By Danya Hooker
State lawmakers passed a bill Wednesday that could play a role in the possible murder trial against Drew Peterson.
Sponsored by Sen. A.J. Wilhelmi (D-Joliet) with strong support from Will County State’s Attorney James Glasgow, the bill would allow judges to admit hearsay testimony in first-degree murder trials if prosecutors prove a witness was murdered to prevent his or her testimony.
House members approved the measure 109-0, with one present vote, Wednesday. The bill had already unanimously passed the Senate on Nov. 12. The House and Senate had previously approved the bill but Gov.

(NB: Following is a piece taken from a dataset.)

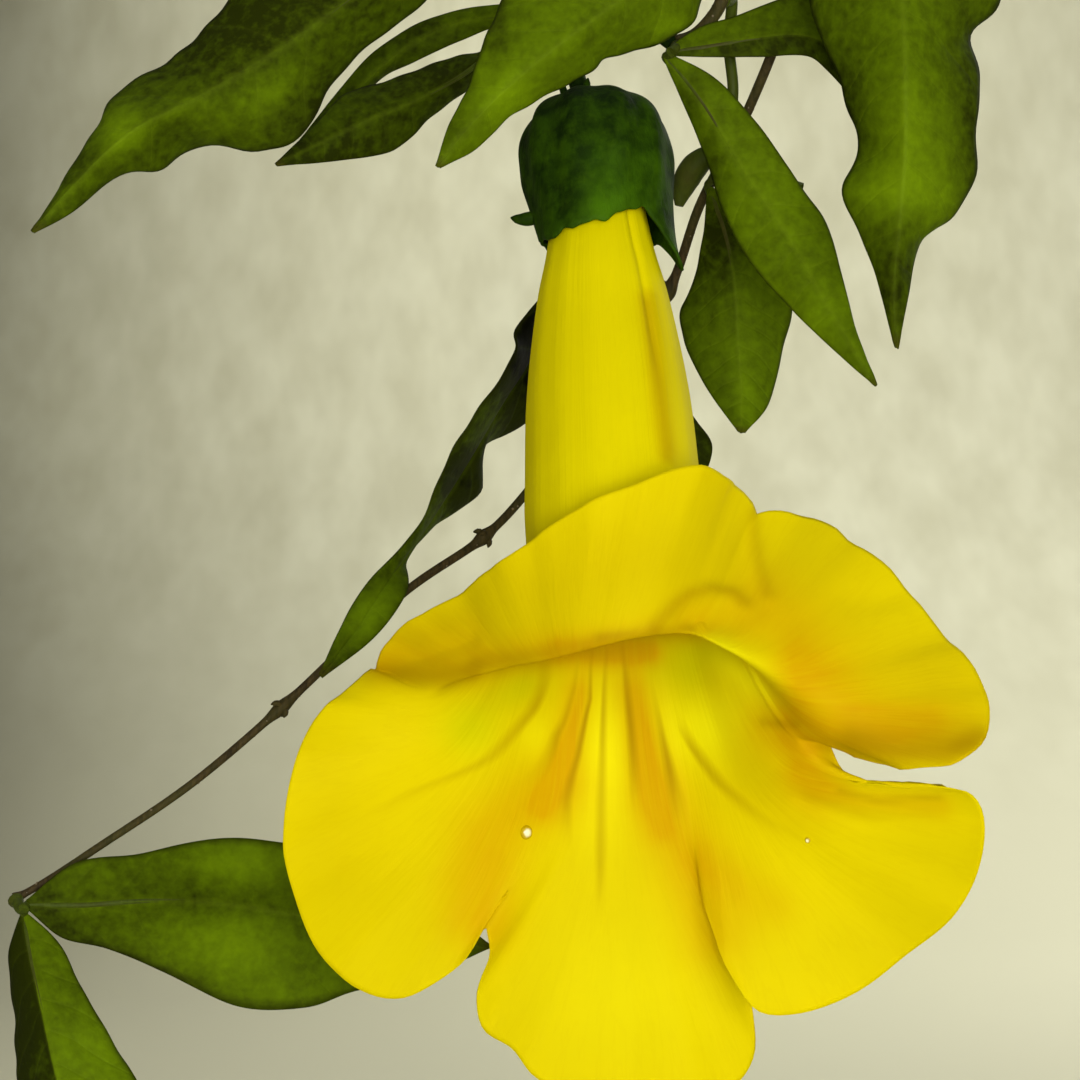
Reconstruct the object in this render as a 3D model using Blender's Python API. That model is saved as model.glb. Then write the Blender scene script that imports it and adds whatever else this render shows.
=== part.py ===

Rod Blagojevich issued an amendatory veto because the original bill did not contain a date for which the law would become effective.
The new bill makes the law effective immediately upon approval.
Friends and family of Drew Peterson’s missing fourth wife, Stacy, have been eagerly awaiting the bill’s passage, believing it may help prosecutors convict Peterson of at least one murder.
Stacy Peterson disappeared Oct. 28, 2007. Those close to her said she feared her husband, a Bolingbrook police sergeant at the time, and planned to leave him. After her disappearance, at least one person told police Stacy Peterson confided to him that Drew Peterson had killed his third wife, Kathleen Savio.
The disappearance moved investigators to reopen Savio’s March 2004 drowning investigation, which had been ruled an accident. Savio’s family has also said she feared Peterson would kill her. The death has since been ruled a homicide but no suspects have been named. Drew Peterson is the sole suspect in Stacy’s disappearance, which police are calling a “potential homicide.”
Peterson has maintained his innocence and has not been charged with a crime in either case.
A special Will County grand jury has been hearing testimony on the cases since November. Last month, Glasgow’s office released a statement saying he was confident an arrest in at least one of the cases would come in the near future.
Glasgow has declined to elaborate on whether his office will use the law if it ever brings homicide charges against Peterson, but said the bill will help the state aggressively prosecute domestic violence and gang activity cases.